Inhabiting the girls school are Tara (Corinna Brown) and Darcy (Kizzy Edgell), a lesbian couple on a journey to coming out to their peers whilst befriending Elle.

Moving to the show’s outer fringes there are parental figures and teachers who all play an important part in illustrating each character’s journey. Several standout moments are between Nick and his mother, two of which certainly left me incredibly emotional.

Heartstopper has a wonderful visual style and levity. Each of the eight half-hour episodes is wonderfully paced and builds to a specific turning point. The series can easily be binged but also sits perfectly as an episode-by-episode season. Each of the big turning point moments is garnished with animated elements such as the series’ trademark leaves but also hearts, stars and other doodles. These moments also translate key panels from the graphic novel. It creates an interesting visual landscape and sets Heartstopper apart from other shows. The soundtrack also features a great selection of recognisable chart hits.

The series stumbles slightly in finding a coherent tone. Netflix found huge success with the Neo-American style of Sex Education, a show which appeals hugely to an older audience. Heartstopper attempts to recreate some of that style and reconfigure it for younger viewers. The results are, at times, a little saccharine but never threaten to derail the enjoyment.

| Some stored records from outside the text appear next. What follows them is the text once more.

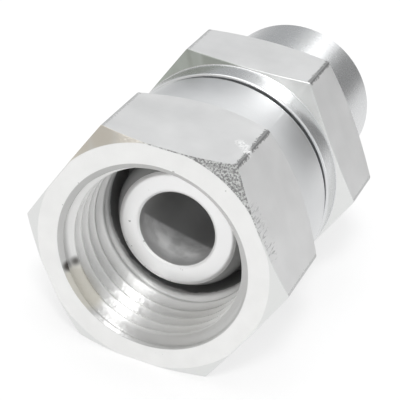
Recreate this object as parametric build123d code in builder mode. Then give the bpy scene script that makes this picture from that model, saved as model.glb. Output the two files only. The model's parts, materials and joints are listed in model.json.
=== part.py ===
from build123d import *
from math import cos, radians, sin, tan
import os

# Swivel adapter, turned from hexagon bar: a one-piece body with a coned nose in front and a
# plain round spigot behind, and a nut that is rolled in behind the body's thrust collar and
# turns freely on it. It lies on its flats. +Z is up, the nut's mouth faces -Y, and the origin
# is under the middle of the length. All sizes are in mm.

# Thread of the nut: G 5/8, 14 threads to the inch. Both pieces are built up from its size
thread_major_diameter = 22.911
thread_depth = 1.162
mouth_relief = 0.15
thread_length = 6.1
thread_runout = 2.8
runout_depth = 0.39

# Nut, outside. The metal over the thread makes the bar 28 mm across its flats
wall_over_thread = 2.5445
nut_corner_length = 11.1
nut_face_over_flats = 0.1
nut_skirt_under_flats = 0.1
nut_rear_chamfer_angle = 45.0
nut_rolled_length = 4.8
nut_roll_step = 0.12
nut_rear_edge_radius = 0.5

# Nut, inside, behind the thread: bored out behind a ledge for the thrust collar
ledge_depth = 15.6
nut_lip_length = 1.0

# Body, from the nose back to the spigot
nose_setback = 7.5
nose_wall = 1.95
nose_tip_radius = 0.7
nose_cone_angle = 60.0
nose_cone_length = 1.9
thrust_collar_width = 1.65
thrust_collar_length = 2.9
neck_depth = 1.65
shoulder_length = 3.2
shoulder_under_flats = 0.2
shoulder_edge = 0.25
body_corner_length = 7.5
body_front_chamfer_angle = 15.0
rear_face_under_flats = 0.4
spigot_diameter = 21.3
spigot_length = 15.5
spigot_chamfer = 0.5
bore_edge = 0.25

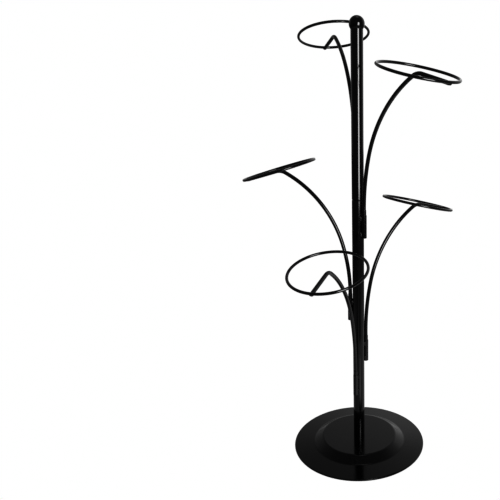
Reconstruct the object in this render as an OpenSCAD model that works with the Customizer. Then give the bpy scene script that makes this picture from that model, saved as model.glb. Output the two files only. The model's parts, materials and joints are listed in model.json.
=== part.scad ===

There’s no escaping or underestimating the importance of stories like Heartstopper. Coming out stories are so often portrayed as difficult and distressing. But whilst that is true in real life, they are often surrounded by a warmth and a love which makes the transition endurable. Heartstopper is wonderful and goofy and romantic and we should celebrate that.

Verdict

Carried by the undeniably charming Joe Locke and Kit Connor, Heartstopper is an uplifting love story for the ages. But more than that, these are important stories which need to be told.